It seems like you overlooked the obvious -- when your LVT went up, your land went up in value. You sold your land and moved to some other, cheaper, place and thus realized a profit from that increase in value. If, in the other place, you make things better and the land goes up in value so much that you can no longer afford the LVT, then you can sell your land and realize, again, a significant profit. These profits are a strong incentive.
Totally, the ability to move is definitely present. The incentive to move if one chooses is a great benefit of increasing land value, we're absolutely agreed on that front.
The problem that I'm trying to point out is the converse disincentive to stay which these policies can introduce. For instance, my family, friends, social and professional networks, and history are all within the region I currently live. If I'm priced out of this current region but am okay with moving to a different region, then this is a great situation: everyone's happy.
If, on the other hand, I want to keep living the life I've built over decades, the ability to cut-and-run with the increase in my property value is little consolation; I'll be a richer man, but I'll be forced away from my home.
I've mentioned it a few times in the thread, but just want to clarify: I'm not saying that from a policy perspective we shouldn't force these people to move in order to accommodate the needs of more people. All I'm saying is that we are giving those people who want to stay in their homes the short end of the stick with these policies.
If we look at towns and cities with super-restrictive policies (e.g. single-family zoning, locked in property tax bills, rent control, etc.), they are objectively inefficient in how they allocate land. Being a resident in one of these places, though, would lead to a pretty good and stable life.
To the residents of these locations, heavy land and property tax policies are essentially telling them "Other, richer people want to live here but it's too full, so you should find somewhere else to live". It's not hard to imagine the human aspect of the opposition (including restrictive zoning in the status quo), which conversely say "Other, richer people want to live here but it's too full, so they should find somewhere else to live.".
Again, inefficient in the aggregate, and I wouldn't argue that it's the foundation we should build policy on, but it's hard to blame someone for taking that stance.
The point is not to force people to move, the point is to cover the state's revenue by land tax instead of income tax or sales tax.
The average Californian (could not find median) pays about 6945 USD to the state in income tax (using 106916 USD as the income figure). The median California home was about 650000 USD in 2020; it is projected to be 800000 USD in 2022. Assuming an LVT of 1% (the actual property tax rate is somewhat lower in California), the taxes would be 6500 USD in 2020 or 8000 USD in 2022. These are of the same order as the income tax they would replace.
This is remarkable, given that we are considering an LVT in the context of a badly overheated housing market -- the situation an LVT is designed to prevent.
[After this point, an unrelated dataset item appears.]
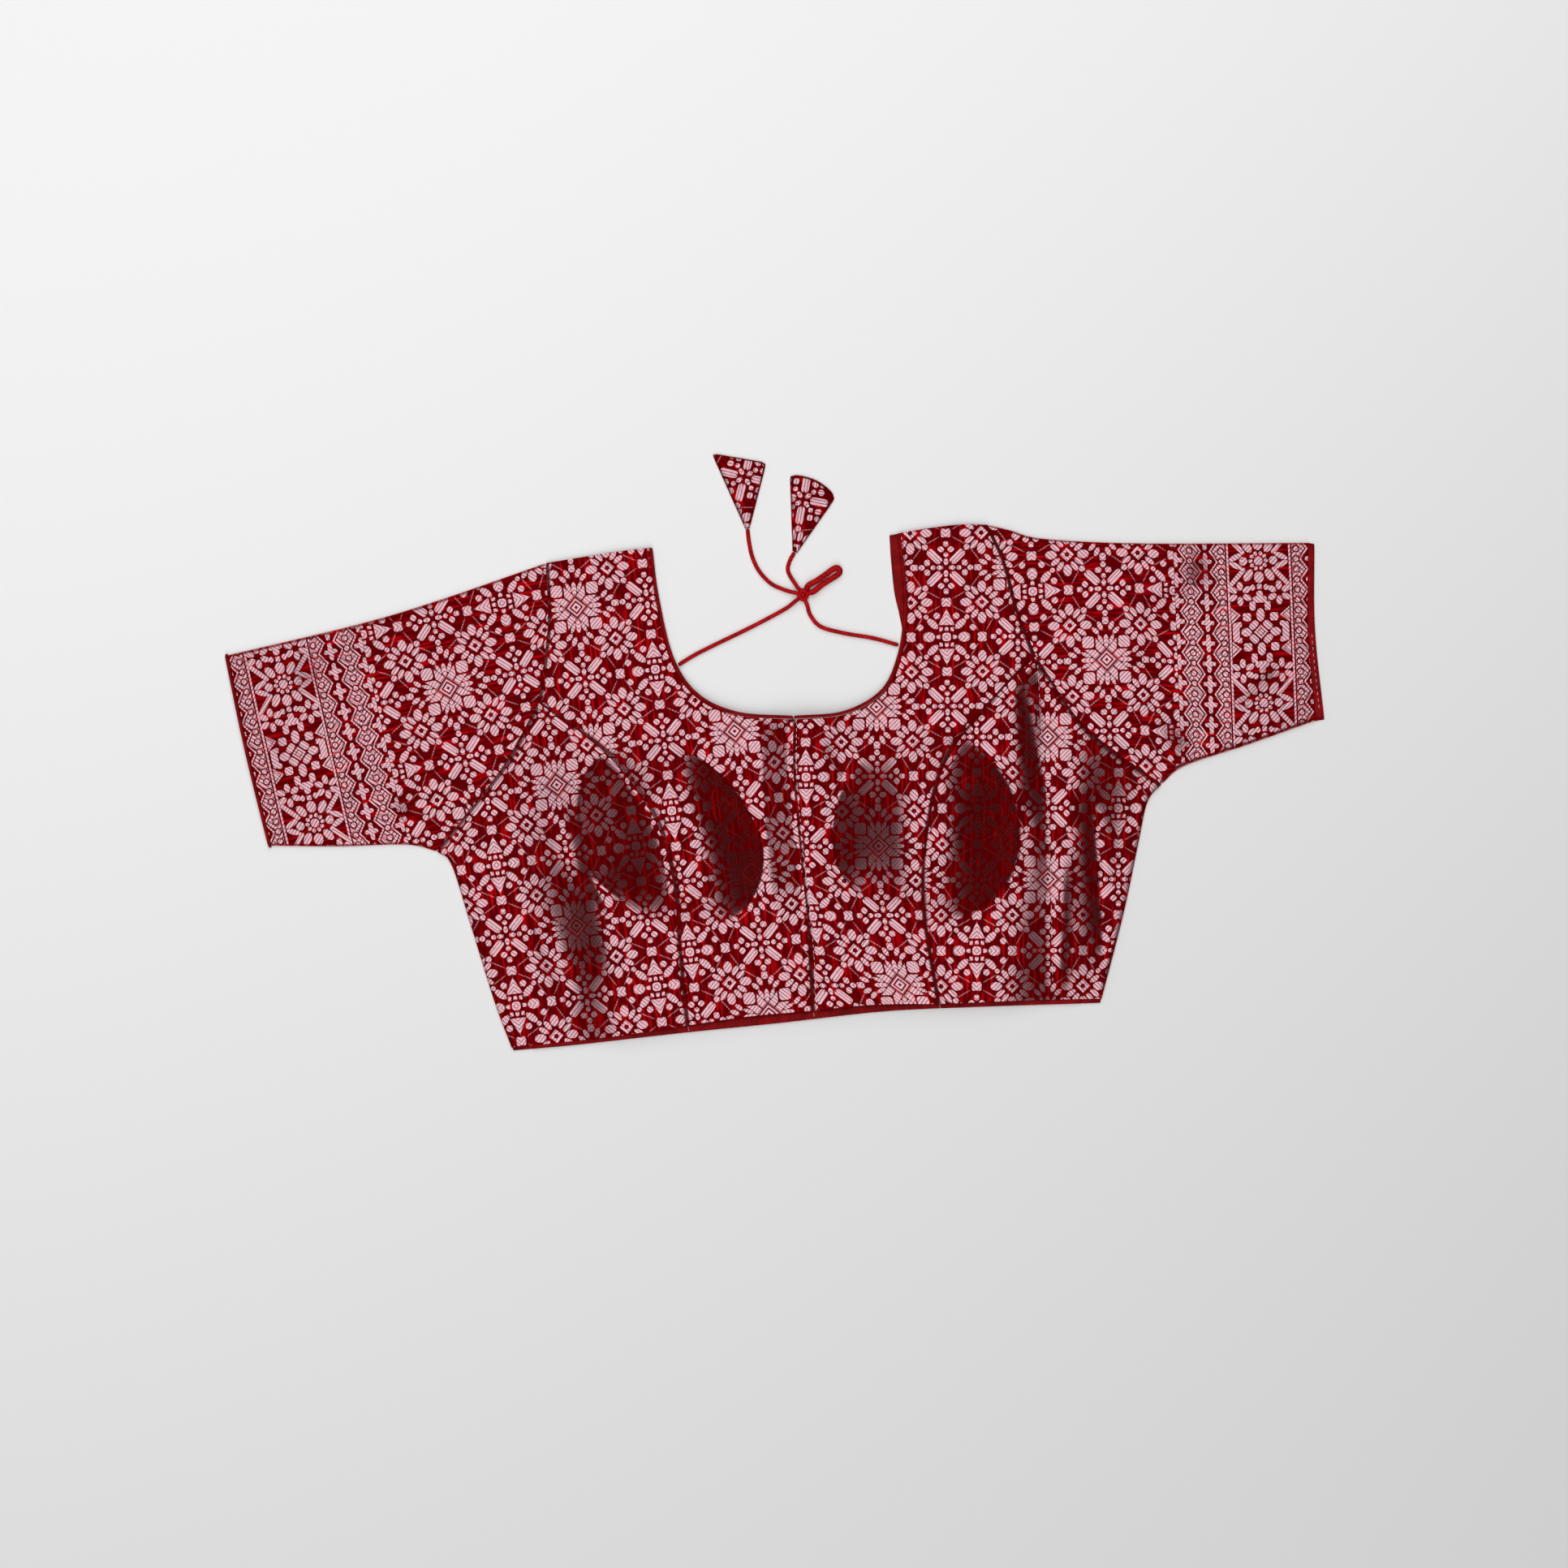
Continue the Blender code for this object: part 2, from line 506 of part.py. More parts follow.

In California, there is not only high income tax but high sales tax, capital gains tax, and many other miscellaneous costs. If the government is too expensive, it's too expensive; you may be forced to move because of that, but it's not because of a particular tax strategy. Any tax strategy can be used to charge you too much money. This is one of many reasons that a dysfunctional property tax regime does not support a good and stable life.
So what about capital gains/income tax? AIUI - and I have not really studied LVT's closely, but since they have been bandied about quite a bit, I know only enough to be dangerous - LVT's are supposed to pretty much eliminate other taxes, correct? If your property doubles in value, and you sell to get out from under the tax, but you lose 25-40% of that increase to income tax, you just took a big hit.
I don't think you're representing the situation fairly, because profiting 60% to 75% is definitely not a loss -- it's not taking a "big hit" -- and the problem there has nothing to do with LVTs, anyways.
If your property doubles in value in and you sell it and pay 25% to 40% of the increase:
the gross profit is: 200 - 100 = 100
the tax is: 25% to 40% of 100 which is 25 to 40
the profit post tax is: 100 minus 25 to 40 or, in other words, 75 to 60
It's a big hit, not a complete erasure of profit (setting aside simple inflation, because that's a big elephant in the room here). When you rewrite the tax laws so that I can effectively be forced to sell because other people would make more productive use of my land, well, regardless of how I feel about the idea, that's a reasonable argument.
But if you tax me for the increase in the value of my land while I still own it, and then tax me on the profit I made from selling it when I decided I didn't want to pay those taxes anymore, that just seems like double-dipping. Isn't the whole point of the LVT that it makes buy-and-hold speculation unprofitable via the LVT itself? So if someone pays their LVT until it becomes so high that the expense of moving is less than the expense of saving, haven't they already effectively paid for their share of the increased value?
I think LVT's are interesting, but the practical considerations involved are enormous.
There are several problems with your line of argument here. The biggest one is that you don't pay capital gains tax on the sale of your primary home.
Some other problems with your thinking:
* Property tax is, in general, much lower than capital gains.
* Taxes paid to a state can not cover your federal tax bill (the lion's share of capital gains taxes are federal). In other words, it's not the same "you" in all cases listed above.